Previously, manufacturers trying to lower the fat content in their chocolate could only reduce fat content to about 36 percent. But Tao and his colleagues say their method allows them to slash fat content down to 28 percent.
The title of the researcher's paper, published this week in the Proceedings of the National Academy of Sciences, promises that this electric shock method "leads to healthier and tastier chocolate." The research was funded in part by Mars. Alas, the paper supplies no data to support this titular claim about improved flavor. John Hayes, a food scientist and the director of the Sensory Evaluation Center at Penn State University, is skeptical.
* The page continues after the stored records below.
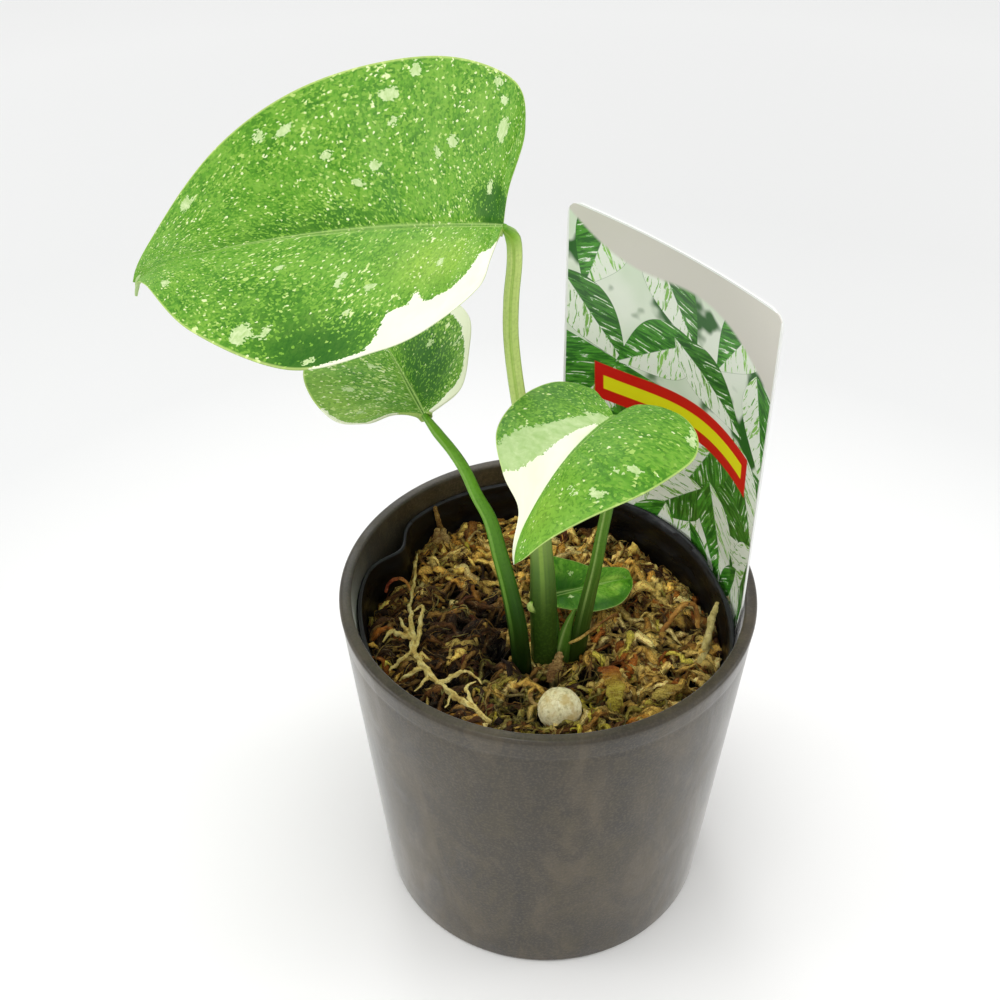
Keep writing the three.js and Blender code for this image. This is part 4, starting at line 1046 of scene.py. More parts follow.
def addDripTip(bm, leaf, place, spot, uv):
    # the leaf tip runs out into a narrow pale tail that hangs down
    line = [place(0.985, 0.0, 1) + Vector(p) for p in leaf["dripTip"]]
    frames = stalkFrames(line, bladeShape["tailWidths"], 24)
    verts, faces = tubePart(bm, frames, 12, 0, 0.5)
    for vert in verts:
        vert[spot] = (1.5, 0.35, 1)
    for face in faces:
        for loop in face.loops:
            loop[uv].uv = (0.85, loop[uv].uv[1] * 0.02)


leafSurface = variegatedLeaf()
for node, leaf in leaves.items():
    buildLeaf(node, leaf, leafSurface)


# routes of the loose roots across the moss: (x, y, height above the moss, radius)
looseThings = {
    "dry_root": {
        "slot": "dry_root", "seed": 5, "knots": 0.4, "wander": 0.5,
        "colours": [(0.3, (186, 148, 66)), (0.5, (232, 208, 122)), (0.7, (250, 236, 164))],
        "main": [(-35.4, 14, 1.3, 0.42), (-35.6, 7, 1.5, 0.45), (-35.0, 1, 1.7, 0.5), (-34.0, -6, 1.7, 0.72),
                 (-34.0, -12.5, 1.6, 0.85), (-31.2, -17, 1.4, 0.7), (-27.6, -21.8, 1.4, 0.7),
                 (-22.9, -27.5, 1.4, 0.72), (-18.2, -32.6, 1.4, 0.6), (-14.5, -37, 1.2, 0.5)],
        "branches": [(3, [(-37.6, -5.2, 2.2, 0.6), (-39.8, -4.8, 2.2, 0.5), (-41.8, -7.4, 1.4, 0.16)]),
                     (3, [(-36.0, -4.2, 2.2, 0.45), (-37.4, -0.6, 2.4, 0.3), (-37.6, 1.4, 2.2, 0.12)]),
                     (4, [(-32.8, -8, 2.4, 0.5), (-32.2, -1, 3.0, 0.45), (-31.7, 2.6, 3.0, 0.42),
                          (-32.8, 4.6, 2.4, 0.38), (-34.4, 3.4, 1.8, 0.2)]),
                     (4, [(-36.6, -14, 1.8, 0.45), (-38.6, -15.6, 1.6, 0.4), (-39.8, -17.2, 1.1, 0.15)]),
                     (5, [(-33.0, -18.2, 1.9, 0.5), (-35.4, -19.4, 1.8, 0.4), (-37.2, -19.8, 1.1, 0.14)]),
                     (5, [(-30.4, -20.5, 1.7, 0.45), (-31.0, -22.6, 1.6, 0.35), (-33.0, -24.6, 1.0, 0.12)]),
                     (6, [(-25.2, -20.4, 2.2, 0.55), (-21.5, -19.0, 2.4, 0.42), (-18.2, -20.2, 1.7, 0.25),
                          (-16.6, -22, 0.9, 0.12)]),
                     (7, [(-24.4, -28, 1.6, 0.3), (-25.4, -31.4, 1.2, 0.14)]),
                     (8, [(-19.6, -28.6, 2.0, 0.45), (-20.4, -25, 2.0, 0.4), (-18.2, -22.6, 1.4, 0.15)]),
                     (0, [(-35.0, 18, 1.7, 0.4), (-34.8, 22.5, 1.8, 0.35), (-34.4, 27, 0.8, 0.15)])],
    },
    "arch_root": {
        "slot": "arch_root", "seed": 6, "knots": 0.3, "wander": 0.5,
        "colours": [(0.3, (104, 62, 16)), (0.5, (164, 112, 40)), (0.7, (204, 160, 78))],
        "main": [(28.2, -5.4, -1.5, 0.6), (31.2, -2.4, 3.0, 0.58), (35.0, 0.2, 5.4, 0.6), (38.0, -0.2, 4.9, 0.55),
                 (38.9, -3.2, 0, 0.6)],
        "branches": [],
    },
    "twig": {
        "slot": "twig", "seed": 7, "knots": 0.25, "wander": 0.3,
        "colours": [(0.3, (124, 108, 50)), (0.5, (180, 164, 96)), (0.7, (216, 202, 140))],
        "main": [(37.9, -16.2, 0.3, 1.0), (40.2, -10, 4.0, 1.0), (42.0, -5, 8.2, 0.8), (43.0, -3.2, 10.2, 0.35)],
        "branches": [],
    },
}


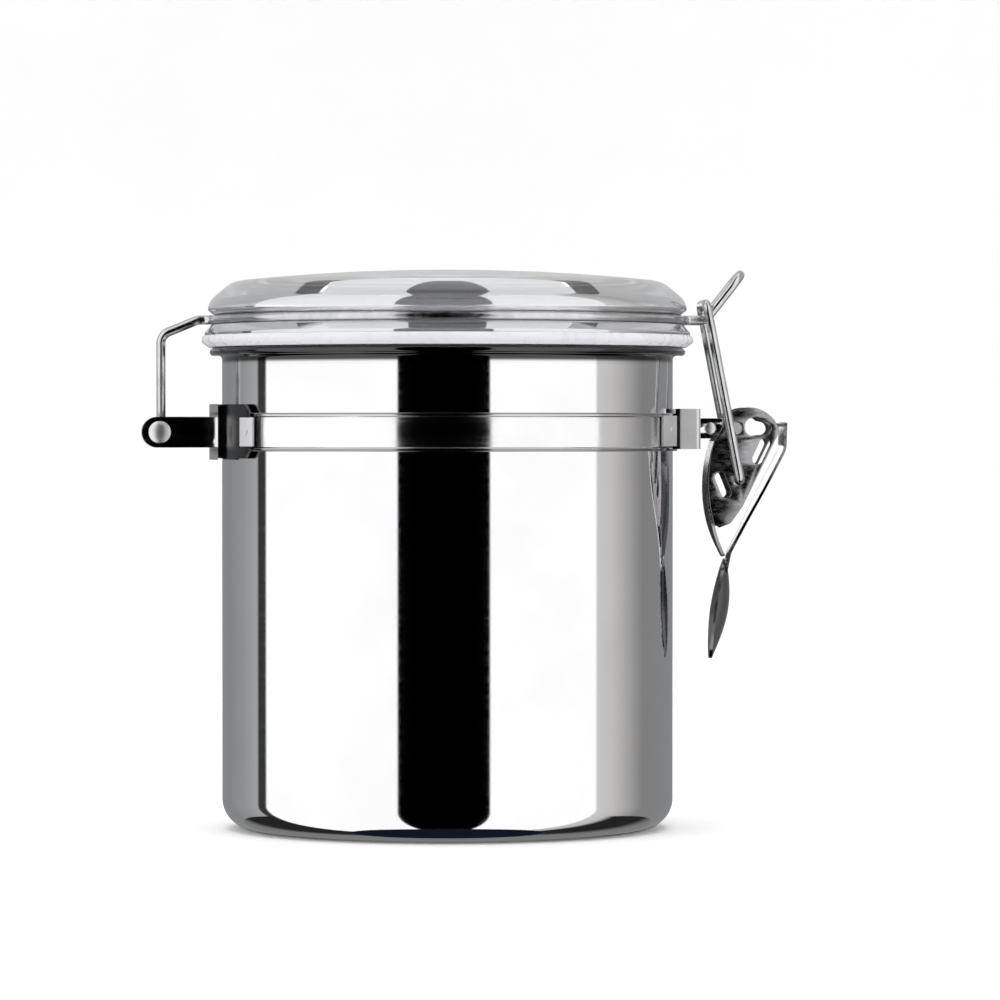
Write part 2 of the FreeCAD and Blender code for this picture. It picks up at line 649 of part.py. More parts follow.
def make_bail():
    foot = (SIZES["bail_x"], SIZES["bail_z"])
    bar = (SIZES["bail_bar_x"], SIZES["bail_bar_z"])
    stops = [(foot, SIZES["bail_end"]), (foot, SIZES["bail_half"]),
             (bar, SIZES["bail_half"]), (bar, -SIZES["bail_half"]),
             (foot, -SIZES["bail_half"]), (foot, -SIZES["bail_end"])]
    points = [FreeCAD.Vector(x, y, z) for (x, z), y in stops]
    bends = [SIZES[n] for n in
             ("bail_foot_bend", "bail_top_bend", "bail_top_bend", "bail_foot_bend")]
    edges = bent_line(points, bends)
    wire_feature("bail", sweep_wire(edges, points[0], FreeCAD.Vector(0, 1, 0)), "bail_wire")


def make_everything():
    make_can()
    make_band_half("near_half", "band_half_near", -1)
    make_band_half("far_half", "band_half_far", 1)
    make_rear_plates()
    make_pads("rear_pads", "rear_end_pads",
              ("saddle_outer", "rear_pad_outer", "rear_pad_low", "rear_pad_top",
               "rear_pad_sweep"),
              [180 - SIZES["rear_pad_turn"], 180 + SIZES["rear_pad_turn"]])
    make_front_bracket()
    make_pads("front_pads", "front_end_pads",
              ("band_bead", "front_pad_outer", "front_pad_low", "front_pad_top",
               "front_pad_sweep"),
              [SIZES["front_pad_turn"], -SIZES["front_pad_turn"]])
    make_pins()
    make_lid()
    make_gasket()
    make_ring_wire()
    make_bracket()
    make_handle()
    make_bail()


def write_parts():
    DOC.recompute()
    for thing in DOC.Objects:
        if any(state in ("Invalid", "Error") for state in thing.State):
            raise ValueError(f"{thing.Name} did not build: {thing.State}")
    os.makedirs("parts", exist_ok=True)
    for part in PARTS:
        shape = part.Shape
        if shape.isNull() or not shape.isValid():
            raise ValueError(f"{part.Label} has no valid shape")
        shape.exportStep(f"parts/{part.Label}.step")
        low, high = shape.BoundBox, shape.BoundBox
        print(f"{part.Label:16s} solids {len(shape.Solids)} volume {shape.Volume:9.1f} "
              f"x {low.XMin:.1f}..{high.XMax:.1f} y {low.YMin:.1f}..{high.YMax:.1f} "
              f"z {low.ZMin:.1f}..{high.ZMax:.1f}")


fill_sheet()
make_everything()
write_parts()
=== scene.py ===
import math

import bmesh
import bpy
from mathutils import Matrix, Vector


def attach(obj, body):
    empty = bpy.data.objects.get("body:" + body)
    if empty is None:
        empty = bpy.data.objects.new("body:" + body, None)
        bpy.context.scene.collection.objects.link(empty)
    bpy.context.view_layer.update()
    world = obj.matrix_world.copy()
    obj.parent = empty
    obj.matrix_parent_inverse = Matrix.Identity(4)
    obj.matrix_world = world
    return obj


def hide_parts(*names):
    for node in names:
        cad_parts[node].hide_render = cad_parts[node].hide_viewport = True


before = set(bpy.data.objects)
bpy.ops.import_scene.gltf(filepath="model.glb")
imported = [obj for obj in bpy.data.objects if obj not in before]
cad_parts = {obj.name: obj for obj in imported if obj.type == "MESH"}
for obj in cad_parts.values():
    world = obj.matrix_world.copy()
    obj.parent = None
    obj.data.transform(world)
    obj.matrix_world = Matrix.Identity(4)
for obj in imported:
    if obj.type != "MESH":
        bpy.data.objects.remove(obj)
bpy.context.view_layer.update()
MM = 0.001
TURN = 2 * math.pi

# Places and sizes that several pieces share, in mm. The pairs are (x, z).
HINGE, PIVOT, BAIL_FOOT, TAB_RIVET = (-76.5, 105.3), (76.4, 106.3), (77.4, 92.6), (69.7, 106.3)
WIRE_RADIUS = 1.2
RING_RADIUS, RING_HEIGHT, RING_BEND = 62.0, 135.1, 3.0
LEG_SIDE, TONGUE_HALF = 1.3, 4.5
SHEET = 0.8


# ---- meshes ----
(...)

"Part of what makes chocolate so unique is the melting properties of the cocoa butter," Hayes says. "It just melts exactly at body temperature." That's part of the pleasure we experience when a chocolate square melts in our mouth. Presumably, changing the amount of cocoa butter in chocolate would also change this experience. "Less butter would mean more powdery, more brittle, more stringent" chocolate, Hayes says.
Sounds to us like it would taste more like dark chocolate. However, since the researchers didn't include tests for taste and texture, it's hard to know how the zapped chocolate measures up, Hayes notes.
So is electrified, low-fat chocolate coming to a store near us? Tao says he is working with a "major chocolate company" to give his electric-field technology a real-world test run.